In a matter-of-fact manner, he said, it's a bit of a mess because of the work the forensic people had to do, but you can see where we found her. Jenny and her colleague looked into the room from the hallway. Joe stood beside them, pointing out blood spatter on the walls, saying, there and there, and that's more blood there. Jenny thought Joe must have been in total shock to be acting this way.
She felt so nauseous she had to go to the bathroom to compose herself. Joe then posed for some photographs, making a big play of toying with a gold ring on his left little finger. He explained that it was Rachel's wedding ring. Following the interview, Jenny Friel noted that Joe had never talked about how much he had loved Rachel. He never said that he would miss her.
In and around the same time, another photographer, Ciarán O'Brien, who worked for the Herald newspaper, also met Joe O'Reilly at Lambay View. As Joe posed for photographs in the kitchen, he told Ciarán that the police were treating him as the prime suspect. He then asked Ciarán if he wanted to see where Rachel had been found. The blood was still there.
Joe began acting out the murder, raining down imaginary blows. He mentioned a dumbbell as the possible weapon. He mimed how the killer must have washed off the blood mentioning that a towel was missing from the house. Ciarán O'Brien made his excuses and left the house as soon as he could. He wasn't gone far when he had to pull over his car to compose himself.

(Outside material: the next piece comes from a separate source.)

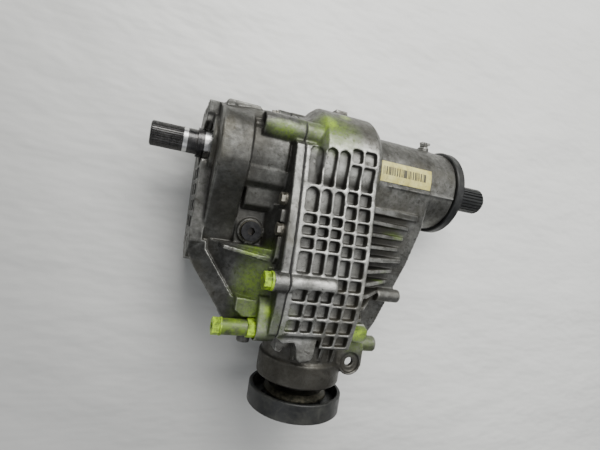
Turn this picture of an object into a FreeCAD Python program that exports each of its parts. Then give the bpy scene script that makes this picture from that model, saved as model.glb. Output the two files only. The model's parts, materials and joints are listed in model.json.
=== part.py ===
import FreeCAD, Part
import math
import os
import Sketcher

# Front-axle differential gear assembly, in millimetres.
# Frame: X runs along the output shafts, the short stub towards -X and the long tube towards +X.
# The pinion axis is the Y axis, with its companion flange towards -Y. Z is up, out of the ribbed face.
# It is drawn round the crossing of the output axis and the pinion axis, and written out with its origin
# in the middle of the flange's bolt circle.

V = FreeCAD.Vector
doc = FreeCAD.newDocument("differential")

# ---------------------------------------------------------------- driving dimensions

DIMENSIONS = {
    # casing and cover along the output axis
    "seam_x": -58, "gasket_thick": 1, "barrel_radius": 56, "dome_radius": 72, "dome_start": -36,
    "dome_end": 38, "tube_radius": 54.5, "tube_end": 161, "ring_bore": 61.5, "case_bore": 49.5,
    "block_right": 34, "block_top_y": 18, "block_low_y": -204, "foot_of_grid": -214, "roof_z": 80,
    "block_bottom": -64, "foot_z": -76,
    # ribbed face
    "cell_depth": 9, "cell_corner": 2.5, "cell_floor_radius": 65.5,
    # web and cooling fins between the ribbed block and the tube
    "web_right": 126, "web_z": 56, "web_slope": 0.24, "web_under": -12, "web_skin": 7,
    "fin_pitch": 14.5, "fin_first_y": -45,
    # pinion housing
    "snout_radius": 53.5, "snout_end": -268,
    # side cover
    "cover_barrel": 54, "collar_left": -150, "collar_right": -115, "long_boss_x": -106, "mate_left": -163,
    "seal_bore": 25.5, "flange_thick": 10, "flange_head_y": 12, "pocket_floor": 24,
    # bearings of the carrier, on the output axis
    "carrier_bore": 20, "carrier_outer": 38, "carrier_width": 19, "left_bearing_x": -84,
    "right_bearing_x": 100,
    # pinion and its bearings
    "head_bore": 17.5, "head_outer": 40, "head_width": 22, "head_y": -85,
    "tail_bore": 15, "tail_outer": 36, "tail_width": 20, "tail_y": -246,
    "flange_radius": 59.75, "flange_rim_y": -282, "flange_face_y": -305.5, "flange_hub": 22,
    "bolt_circle_y": -303.5,
    # output shafts
    "shaft_radius": 15, "stub_tip": -219.6, "stub_spline_end": -185, "stub_spline": 14,
    "right_tip": 248, "right_spline": 18.4, "right_spline_start": 182, "seal_seat": 20,
    "left_teeth": 33, "right_teeth": 25,
    # final drive: crown gear and pinion
    "crown_teeth": 37, "pinion_teeth": 11, "drive_module": 3.1, "drive_face": 18,
    "drive_pressure": 22.5, "drive_backlash": 0.42,
    # differential gears
    "side_teeth": 14, "spider_teeth": 10, "side_module": 3.6, "side_face": 10, "spider_x": 66,
    "side_backlash": 0.36, "cross_pin": 8,
    # fasteners
    "bolt_shank": 4,
}


def make_sheet():
    """The spreadsheet that holds the driving dimensions, one alias each."""
    table = doc.addObject("Spreadsheet::Sheet", "Sheet")
    for row, (name, value) in enumerate(DIMENSIONS.items(), start=1):
        table.set("A%d" % row, name.replace("_", " "))
        table.set("B%d" % row, str(value))
        table.setAlias("B%d" % row, name)
    doc.recompute()
    return table


sheet = make_sheet()


class Size:
    """A length that remembers the sheet formula that it came from."""

    def __init__(self, value, formula):
        self.value = float(value)
        self.formula = formula

    def joined(self, sign, other, value):
        return Size(value, "(%s %s %s)" % (self.formula, sign, other.formula))

    def __add__(self, other):
        other = size(other)
        return self.joined("+", other, self.value + other.value)

    def __sub__(self, other):
        other = size(other)
        return self.joined("-", other, self.value - other.value)

    def __mul__(self, other):
        other = size(other)
        return self.joined("*", other, self.value * other.value)

    def __truediv__(self, other):
        other = size(other)
        return self.joined("/", other, self.value / other.value)

    def __neg__(self):
        return Size(-self.value, "(0 - %s)" % self.formula)

    def __radd__(self, other):
        return size(other) + self

    def __rsub__(self, other):
        return size(other) - self

    def __rmul__(self, other):
        return size(other) * self

    def __float__(self):
        return self.value


def size(thing):
    """A number or a Size, as a Size."""
    if isinstance(thing, Size):
        return thing
    return Size(thing, "(%r)" % float(thing))


class Sheet:
    """The driving dimensions by name, as Sizes bound to their cells."""

    def __getattr__(self, name):
        return Size(getattr(sheet, name), "Sheet.%s" % name)


S = Sheet()


def bind(target, path, value):
    """Tie a property to its sheet formula."""
    target.setExpression(path, size(value).formula)


# ---------------------------------------------------------------- sketch and feature helpers

subparts = {}


def keep(thing, name):
    """Name a finished sub-part, which gives its file its name."""
    thing.Label = name
    subparts[name] = thing
    return thing


def new_body(name):
    return doc.addObject("PartDesign::Body", name + "_body")


def body_in(home):
    """The body itself, or a new body in a pile of pieces that are joined later."""
    if not isinstance(home, list):
        return home
    body = new_body("piece")
    home.append(body)
    return body


def origin_plane(body, role):
    return [item for item in body.Origin.OriginFeatures if item.Role == role][0]


def sketch_on(body, role, offset=0.0):
    """An empty sketch on one of the body's origin planes, moved along the plane's normal."""
    sketch = body.newObject("Sketcher::SketchObject", "Sketch")
    sketch.AttachmentSupport = [(origin_plane(body, role), "")]
    sketch.MapMode = "FlatFace"
    bind(sketch, "AttachmentOffset.Base.z", offset)
    return sketch


def place_point(sketch, edge, end, point):
    """Hold one end of an edge at a point that follows the sheet."""
    for kind, value in (("DistanceX", point[0]), ("DistanceY", point[1])):
        number = sketch.addConstraint(Sketcher.Constraint(kind, -1, 1, edge, end, float(value)))
        if isinstance(value, Size):
            bind(sketch, "Constraints[%d]" % number, value)


def draw_polygon(sketch, points):
    """A closed outline of straight lines."""
    first = sketch.GeometryCount
    ends = [V(float(x), float(y), 0) for x, y in points]
    count = len(ends)
    for i in range(count):
        sketch.addGeometry(Part.LineSegment(ends[i], ends[(i + 1) % count]))
    for i in range(count):
        sketch.addConstraint(Sketcher.Constraint("Coincident", first + i, 2, first + (i + 1) % count, 1))
    for i, point in enumerate(points):
        place_point(sketch, first + i, 1, point)


def draw_circle(sketch, x, y, radius):
    number = sketch.GeometryCount
    sketch.addGeometry(Part.Circle(V(float(x), float(y), 0), V(0, 0, 1), float(radius)))
    place_point(sketch, number, 3, (x, y))
    hold = sketch.addConstraint(Sketcher.Constraint("Radius", number, float(radius)))
    if isinstance(radius, Size):
        bind(sketch, "Constraints[%d]" % hold, radius)


def draw(sketch, shape):
    """A shape is a list of corner points, or (x, y, radius) for a circle."""
    if isinstance(shape, tuple):
        draw_circle(sketch, *shape)
    else:
        draw_polygon(sketch, shape)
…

Joe O'Reilly would carry out his macabre re-enactment again this time for Rachel's friend Jackie O'Connor. Jackie was alone with Joe at Lambay View when he laid out his theory of how the murder of her friend unfolded. As she listened to all of this stunned, Joe told her that he'd seen it in a dream he'd had after falling asleep in the spot where Rachel had died.
He said in the dream it was like he was the one killing Rachel. In the dream she was asking him, why are you doing this? When an old friend of Joe's, Alan Boyle, called to the house to sympathise, he asked if Rachel might have been having an affair. Alan was disturbed when Joe replied that he couldn't give a fuck what Rachel got up to.
As part of the ongoing investigation, Gardie gained access to Joe O'Reilly's email account. Five emails in particular, between Joe and his sister Anne on the 9th of June 2004, gave a glimpse into Joe's true feelings about his wife. In the emails, they discussed how Rachel had been reported to the Child Protection Services for allegedly being rough with the boys.